20161006-what-make-you-happy

I feel a bit more optimistic now that I’ve figured out what’s going on and have made some more concrete plans. And I’ve decided to reward myself with a new yoga mat if I do 30 days of yoga in a row. 13 days to go! Yay!

Challenge 7 – 30 days of yoga

I started this challenge on Thursday with 15 minutes of yoga following my daily 10 minutes of meditation instead of going for a walk. It feels really weird to be doing yoga by myself, without the direction of a teacher or a DVD. To guide what I was doing, I used a handout that my lovely teacher Fran of Derwent Valley Yoga had given us last holidays to practise with, which I used exactly zero times in the three weeks we had off.

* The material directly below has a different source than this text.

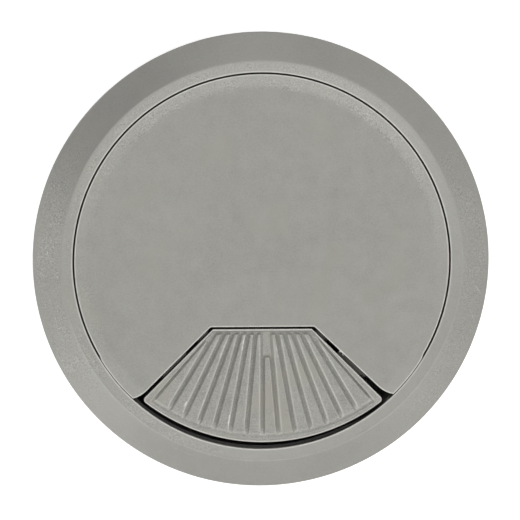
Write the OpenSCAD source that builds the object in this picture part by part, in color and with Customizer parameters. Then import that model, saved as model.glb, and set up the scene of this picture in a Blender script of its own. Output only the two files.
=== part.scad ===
// Round desk cable grommet for an 80 mm hole: a flanged collar that drops into
// the desk top, a flat lid resting in it, and a ribbed fan-shaped cable flap
// hinged in the lid on a steel pin and held shut by a torsion spring.
//
// Frame: origin on the collar's centre line at the desk surface (the underside
// of the flange), +Z up out of the desk, the flap on the -Y side, which is the
// front; left is -X. Units are millimetres.

/* [Collar] */
// Radius of the flange's outer edge
flange_r = 45.0; // [42:0.1:50]
// Height of the flange's crest above the desk
crest_z = 4.6; // [3:0.1:7]
// Radius of the crest between the outer slope and the inner band
crest_r = 39.35; // [38.5:0.05:41]
// Height of the flange's upright outer edge
edge_z = 0.8; // [0.4:0.1:2]
// Outside radius of the sleeve that fills the hole
sleeve_r = 39.7; // [39:0.05:39.8]
// Depth of the sleeve below the desk surface
sleeve_depth = 20; // [12:0.5:30]
// Radius of the bore above the seat ledge
bore_r = 37.27; // [37:0.01:38]
// Inside radius of the seat ledge
ledge_r = 36.8; // [36.3:0.05:37.1]
// Height of the seat ledge's top face
ledge_z = 1.98; // [1:0.02:3]
// Radius of the bore below the seat ledge
lower_bore_r = 37.35; // [36.9:0.05:37.6]
// Distance from the centre line to the centre of the ledge's relief
relief_out = 14; // [10:0.5:20]
// Direction of the ledge's relief, where the flap's right corner swings past
relief_angle = -53.5; // [-60:0.5:-45]
// Radius of the ledge's relief about its own centre
relief_r = 23.24; // [17:0.01:27]
// Number of upright crush ribs round the sleeve
crush_ribs = 12; // [0:2:24]
// Radius over the crush ribs
crush_r = 39.9; // [39.7:0.05:39.95]

/* [Lid] */
// Radius of the lid's rim
lid_r = 36.97; // [36.5:0.01:37.3]
// Radius of the two snug lengths of rim beside the cut-out
snug_r = 37.21; // [37.0:0.01:37.25]
// Height of the lid's flat top
top_z = 3.4; // [2.5:0.1:5]
// Height of the lid plate's underside
under_z = 1.2; // [0.6:0.1:2.4]
// Slope of the raised band round the lid, in degrees
band_slope = 13.8; // [5:0.1:25]
// Radius where the flat top starts to curve up
band_r = 33.6; // [30:0.1:35]
// Outside radius of the lid's legs
leg_r = 36.75; // [36:0.05:36.79]
// Depth of the legs' lower ends below the desk surface
leg_depth = 6; // [3:0.5:12]
// Position of the cut-out's straight edge
chord_y = -13.18; // [-16:0.02:-10]
// Radius of the outward sweep at the rim end of each side of the cut-out
horn_r = 6.0; // [2:0.1:8]
// Distance down the left side of the cut-out to the start of that sweep
horn_left = 17.6; // [16:0.05:19]
// Distance down the right side of the cut-out to the start of that sweep
horn_right = 17.25; // [16:0.05:19]

/* [Flap] */
// Position of the flap's straight edge
flap_y = -13.52; // [-16:0.02:-11]
// Position of the point where the flap's two 45 degree sides would meet
apex_y = -3.76; // [-6:0.02:0]
// Radius of the flap's curved edge
arc_r = 38.15; // [36:0.01:42]
// Sideways position of the centre of the flap's curved edge, from the flap's middle
arc_x = 0.25; // [-1:0.01:1]
// Position of the centre of the flap's curved edge
arc_y = 2.10; // [0:0.01:6]
// Rounding of the flap's two corners on the curved edge
flap_corner_r = 0.8; // [0.2:0.1:1.5]
// Depth of the fan-shaped pocket between the ribs
pocket_depth = 0.6; // [0.3:0.05:1]
// Number of raised ribs in the pocket
ribs = 14; // [8:2:20]
// Angle from one groove to the next
rib_pitch = 5.15; // [3:0.05:8]
// Sideways position of the flap within its end play
flap_x = 0.15; // [-0.15:0.01:0.15]

/* [Hinge] */
// Position of the hinge axis across the lid
hinge_y = -14.95; // [-17:0.05:-14]
// Height of the hinge axis
hinge_z = -0.4; // [-1:0.05:0]
// Radius of the steel pin
pin_r = 0.75; // [0.5:0.05:1]
// Radius of the flap's knuckles
knuckle_r = 1.9; // [1.5:0.05:2.2]
// Wire radius of the return spring
wire_r = 0.25; // [0.15:0.01:0.35]
// Mean radius of the spring's coil
coil_r = 1.25; // [1.1:0.01:1.3]
// Number of turns in the spring's coil
turns = 7; // [4:1:10]

/* [Hidden] */
$fn = 180;
plastic = [0.56, 0.555, 0.53];
steel = [0.72, 0.73, 0.74];

sides = [-1, 1];  // left, right
overlap = 0.1;    // depth that joined shapes run into each other

// ---------------------------------------------------------------- shared

band_rise = tan(band_slope);
band_fillet = 1.6;  // width of the curve from the flat top into the band

// Height of the lid's and collar's shared dished surface at radius r.
function dish_z(r) =
    r <= band_r ? top_z
    : r < band_r + band_fillet ? top_z + band_rise * (r - band_r) * (r - band_r) / (2 * band_fillet)
    : top_z + band_rise * (r - band_r - band_fillet / 2);

// Unit vector down a side of the cut-out or flap, at an angle from -Y.
function side_dir(side, angle) = [side * sin(angle), -cos(angle)];

// Unit vector square to a side's direction, pointing in towards the middle
// when side is -1 or 1 for the left or right side.
function inward(side, dir) = side * [dir[1], -dir[0]];

// Lowest x of a part that starts a distance inner from the middle, on either side.
function start_x(side, inner, width) = side > 0 ? inner : -inner - width;

module along_x(x, length, r) {
    translate([x, hinge_y, hinge_z]) rotate([0, 90, 0]) cylinder(h = length, r = r, $fn = 64);
}

module pin_bore(clearance) {
    along_x(-20, 40, pin_r + clearance);
}

// Block that joins a barrel on the hinge axis to the plate above it.
module hinge_web(x, y, width, length) {
    translate([x, y, hinge_z]) cube([width, length, under_z - hinge_z + 0.3]);
}

// Straight rib under the lid's or flap's plate.
module under_rib(x, y, width, length, depth) {
    translate([x, y, under_z - depth]) cube([width, length, depth + overlap]);
}

// ---------------------------------------------------------------- collar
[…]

I felt bad because Fran had taken the trouble to sketch out the postures, so I hope that using them now will make up for that.

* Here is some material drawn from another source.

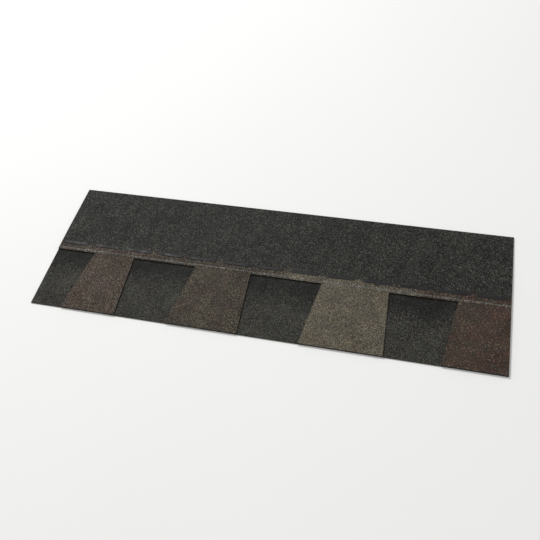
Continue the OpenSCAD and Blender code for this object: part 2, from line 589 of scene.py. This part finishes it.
class Shader:
    """A new material's node tree, with short calls for its nodes."""

    def __init__(self, name, **values):
        self.material = bpy.data.materials.new(name)
        self.material.use_nodes = True
        self.tree = self.material.node_tree
        self.surface = self.tree.nodes["Principled BSDF"]
        for socket, value in values.items():
            self.surface.inputs[socket.replace("_", " ")].default_value = value

    def node(self, kind, inputs=None, **properties):
        """A node with its properties set. inputs gives each socket a number or another node's output."""
        made = self.tree.nodes.new("ShaderNode" + kind)
        for key, value in properties.items():
            setattr(made, key, value)
        for socket, value in (inputs or {}).items():
            if isinstance(value, bpy.types.NodeSocket):
                self.tree.links.new(value, made.inputs[socket])
            else:
                made.inputs[socket].default_value = value
        return made

    def place(self):
        """Where on the shingle the shaded point lies."""
        return self.node("TexCoord").outputs["Object"]

    def noise(self, size, detail=2.0, vector=None):
        """Noise with features of about this size, from 0 to 1."""
        inputs = {"Vector": vector or self.place(), "Scale": 1 / size, "Detail": detail}
        return self.node("TexNoise", inputs).outputs["Fac"]

    def scaled(self, value, low, high, from_low=0.0, from_high=1.0):
        """A number moved from one range to another, and kept inside it."""
        ends = {"From Min": from_low, "From Max": from_high, "To Min": low, "To Max": high}
        return self.node("MapRange", {"Value": value, **ends}).outputs["Result"]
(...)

15 minutes seems like enough time to work through most of the poses Fran has suggested and a few others that I’ve always liked to do, plus end up with a couple of minutes resting in corpse pose (savasana) at the end. I’m avoiding twists at the moment because my back is giving me grief but I’m no having trouble with any of the others.

Unfortunately i didn’t have 15 minutes on Day 2, because I fell back to sleep after my alarm went off, but I managed to reshuffle things so I got in 10 minutes of practice.

Day 3 was Saturday and I had enough time to do 15 minutes and go for a walk, so I was pleased with that. Day 4 (today) was the same, but I think I might have over-extended my back trying the locust pose (salabhasana), so I might give that one a miss for a few days. It wasn’t on the list anyway.

In other news, I am continuing with my drawing lessons that I started as part of my Growth Mindset challenge in June. I’m now up to Lesson 23 of Mark Kistler’s You Can Draw in 30 Days course.

This is one of Lesson 23’s bonus lessons. It took me three days, but I’m pretty happy with it.